Carney Pushes for American-backed LNG Projects
Mark Carney has also been embracing liquified natural gas as an alleged defence of Canadian energy sovereignty. The Ksi Lisims LNG project being fast-tracked by his government is wholly owned by Texas-based Western LNG with financial backing from Wall Street giant Blackstone. Blackstone’s CEO was a prominent donor to Trump’s 2024 campaign and remains a key advisor to a president who continues to disparage Canada’s sovereignty.
And while the Canadian government is betting on a potential new pipeline to the BC coast, private companies are choosing to plough profits into investor incentives rather than capital expenditures. Despite banking record profits between 2021 and 2024, the Big Four bitumen producers invested only $15.9 billion in their operations, a 43 percent decrease compared to 10 years earlier. During the same period, they shoveled $58.4 billion to their foreign shareholders in buybacks and dividends.
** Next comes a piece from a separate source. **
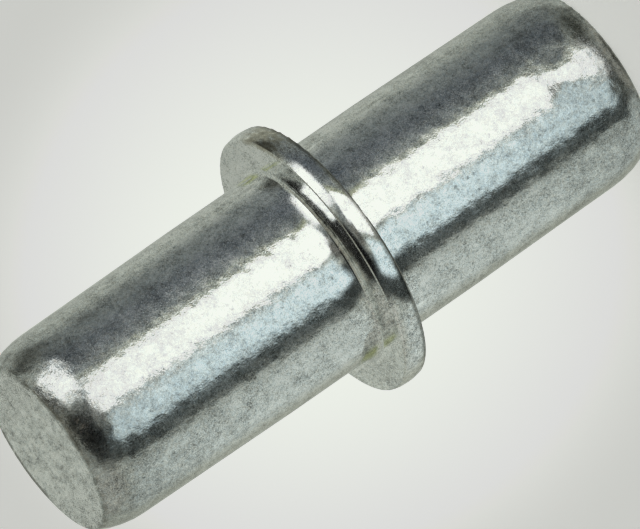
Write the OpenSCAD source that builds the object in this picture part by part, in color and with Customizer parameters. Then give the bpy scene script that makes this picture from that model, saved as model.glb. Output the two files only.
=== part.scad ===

If the biggest bitumen companies are not invested in their future, why should the Canadian taxpayer?
However, the public largess towards the oil patch just keeps coming. Ottawa has offered the biggest bitumen producers a 50 percent tax credit worth $5.7 billion towards the dubious Pathways Alliance carbon capture proposal. Unsatisfied with this public windfall, industry wants Canadian taxpayers to cover two-thirds of the cost with additional billions in incentives from the Alberta government.
The ink was barely dry on the recent memorandum of understanding (MOU) agreement between Ottawa and Alberta for a new pipeline from Alberta to the northwest coast when the province further weakened industrial carbon pricing, making the business case for the Pathways project even more doubtful. As the global energy transition accelerates, the oil lobby will no doubt expand their already impressive efforts to have the public prop up their declining sector.
The fossil fuel industry in Canada is increasingly owned by Americans and operated for their benefit. Prime Minister Carney should stop pretending that expanding oil extraction will somehow make “Canada strong” rather than causing our economy to become even more dependent on our erratic southern neighbour.